Hace bastante tiempo estaba meditando caminando por un parque. En varios puntos del parque habían fiestas infantiles. Casi al final del parque, había una fiesta que me llamó la atención por ser la más modesta de todas las fiestas.
Cuando pasé por allí, vi al payaso que animaba la fiesta. Era el payaso más feo que había visto. Un tipo barrigón, con barba de tres días, todo sudado, y bastante cansado. Poseía un aspecto de trasnochado. Por un momento me llegó a dar miedo y hasta pensé en decirle a los niños que huyeran de allí.
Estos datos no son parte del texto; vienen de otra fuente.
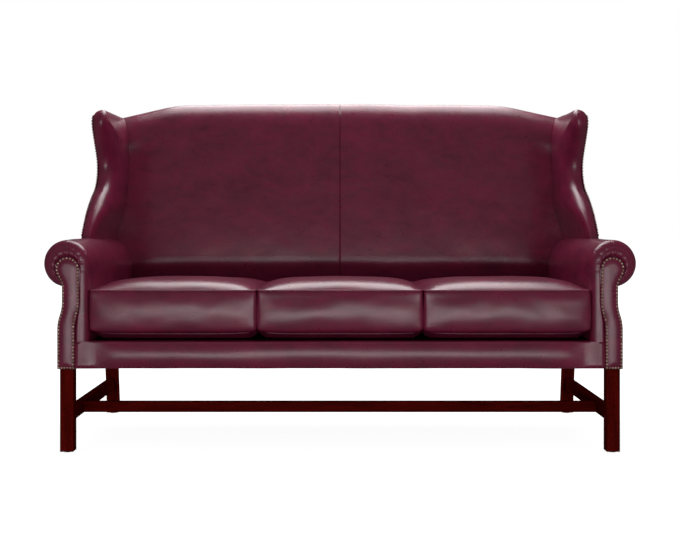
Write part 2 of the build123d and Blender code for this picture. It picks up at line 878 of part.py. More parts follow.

Se esforzaba por animar la fiesta y lo conseguía (para mi sorpresa). Sin embargo, a mí me pareció un payaso horrible.
Mi pensamiento fue el siguiente:
“Es bien que ese hombre se gane el dinero trabajando y no robando; parece un viejo alcohólico que lleva días sin dormir y los padres del cumpleañero deben estar locos para contratar a un payaso así; ese viejo tiene aspecto de degenerado o algo así”.
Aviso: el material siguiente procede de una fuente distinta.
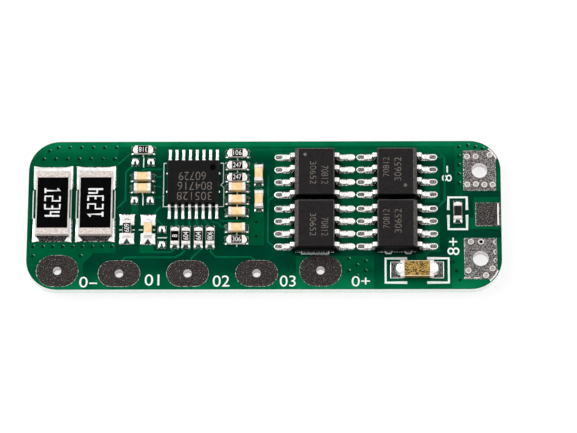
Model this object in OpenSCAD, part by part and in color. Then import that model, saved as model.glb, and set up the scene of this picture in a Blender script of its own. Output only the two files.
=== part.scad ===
// Battery management board: a small rounded circuit board for a four-cell pack.
// It carries five cell pads, two output pads, a charge pad, two current shunts, a sixteen-lead
// control circuit, four eight-lead switching circuits, chip resistors, chip capacitors and a
// speckled protector chip. Millimetres, +X along the board, +Z up through the parts, origin at the
// middle of the underside.

// Sub-part to draw, or all of them

/* [Board] */
// Board length
board_length = 45.5; // [45:0.5:52]
// Board width
board_width = 15; // [15:0.5:20]
// Board thickness
board_thickness = 1; // [0.6:0.1:2]
// Radius of the four board corners
corner_radius = 3; // [1:0.25:3.5]
// Thickness of the tinned copper on every pad and land
tin_thickness = 0.05; // [0.03:0.01:0.1]
// Thickness of the plating inside cell holes and vias
plating_thickness = 0.03; // [0.02:0.01:0.06]
// Thickness of the tinned lining inside an output hole
output_plating = 0.16; // [0.16:0.01:0.22]
// Clearance between a plated barrel or sunk plate and the board around it
plate_clearance = 0.01; // [0.005:0.005:0.02]
// Diameter of the dimple where a covered via lies under the mask
via_dimple_diameter = 0.36; // [0.2:0.02:0.44]
// Depth of a via dimple
via_dimple_depth = 0.05; // [0.02:0.01:0.08]

/* [Cell and output pads] */
// Distance from the board's left end to the first cell pad
cell_end_gap = 1; // [0.4:0.1:2]
// Distance from the board's long edge to the cell pads
cell_edge_gap = 0.32; // [0.2:0.02:0.5]
// Length of a cell pad
cell_pad_length = 4; // [3:0.1:4.2]
// Width of the three middle cell pads
cell_pad_width = 2.56; // [2:0.02:2.7]
// Width of the two end cell pads
end_pad_width = 3.1; // [2.2:0.05:3.15]
// Diameter of the wire hole in a cell pad
cell_hole_diameter = 0.8; // [0.5:0.05:1.2]
// Length of an output pad along the board
output_pad_length = 3.06; // [2.4:0.02:3.1]
// Width of an output pad across the board
output_pad_width = 4.06; // [3.6:0.02:4.1]
// Distance from the board's right end to the output pads
output_end_gap = 0.5; // [0.2:0.05:0.8]
// Distance from the board's long edges to the output pads
output_edge_gap = 1.02; // [0.6:0.02:1.4]
// Diameter of the wire hole in an output pad
output_hole_diameter = 1.5; // [0.9:0.05:1.8]
// Diameter of an open via in an output pad
open_via_diameter = 0.34; // [0.2:0.02:0.4]
// Width of the solder ring around an open via
via_ring_width = 0.1; // [0.05:0.01:0.12]
// Length of the charge pad along the board
charge_pad_length = 2.3; // [1.6:0.05:2.35]
// Width of the charge pad across the board
charge_pad_width = 2.3; // [1.4:0.05:2.6]
// Distance from the board's right end to the charge pad
charge_end_gap = 0.13; // [0.05:0.01:0.3]

/* [Current shunts] */
// Length of a shunt
shunt_length = 6.4; // [5.8:0.1:6.6]
// Width of a shunt
shunt_width = 3.2; // [2.6:0.05:3.3]
// Height of a shunt
shunt_height = 0.6; // [0.4:0.05:0.9]
// Distance between the two shunts, middle to middle
shunt_spacing = 4.14; // [4.1:0.02:4.3]
// Length of the metal end of a shunt
shunt_end_length = 0.64; // [0.4:0.02:0.8]

/* [Control circuit] */
// Length of the moulded body along its lead rows
controller_length = 5; // [4.9:0.05:5.1]
// Width of the moulded body between its lead rows
controller_width = 4.4; // [4:0.05:4.5]
// Height of the moulded body
controller_height = 0.95; // [0.8:0.05:1.2]
// Distance over the lead tips
controller_span = 6.4; // [6.2:0.05:6.6]
// Distance between neighbouring leads
controller_pitch = 0.65; // [0.6:0.01:0.66]
// Width of a lead
controller_lead_width = 0.25; // [0.18:0.01:0.3]
// Thickness of a lead
controller_lead_thickness = 0.13; // [0.1:0.01:0.18]
// Diameter of the dimple beside the first lead
dimple_diameter = 0.65; // [0.4:0.05:0.8]
// Depth of the dimple beside the first lead
dimple_depth = 0.05; // [0.03:0.01:0.1]

/* [Switching circuits] */
// Length of a moulded body along its lead rows
switch_length = 4.9; // [4.6:0.05:5]
// Width of a moulded body between its lead rows
switch_width = 3.9; // [3.6:0.05:4]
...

Segundos después, mientras yo pensaba en otra cosa, Dios habló lo siguiente a mi mente:
“Ese hombre que viste vestido de payaso, es el padre del cumpleañero”.
Eso fue como una cachetada para mí.
Cuando vi a aquel payaso, me dejé guiar por la primera impresión y no pensé que tal vez el aspecto del payaso era feo porque el padre del niño no sabía maquillarse. No pensé que tal vez los padres del niño no se enojaron con tener un payaso muy extraño en la fiesta precisamente porque el padre era el payaso. No pensé que tal vez la familia era pobre y por eso la fiesta era modestia y el padre se disfrazó rápido de payaso porque no pudo contratar a uno. No pensé que tal vez el payaso se veía agotado y sudado porque estuvo trabajando toda la noche anterior para proveerle a su familia.
No pensé algunas cosas que tal vez hubiesen sido obvias para mí si no hubiese juzgado a la ligera.
Me sentí mal por eso. Yo había juzgado a alguien, muy imperfecto igual que yo, pero con un corazón grande de amor por su hijo. Un corazón al que Dios amaba. Esa noche tuve a ese payaso en mis oraciones.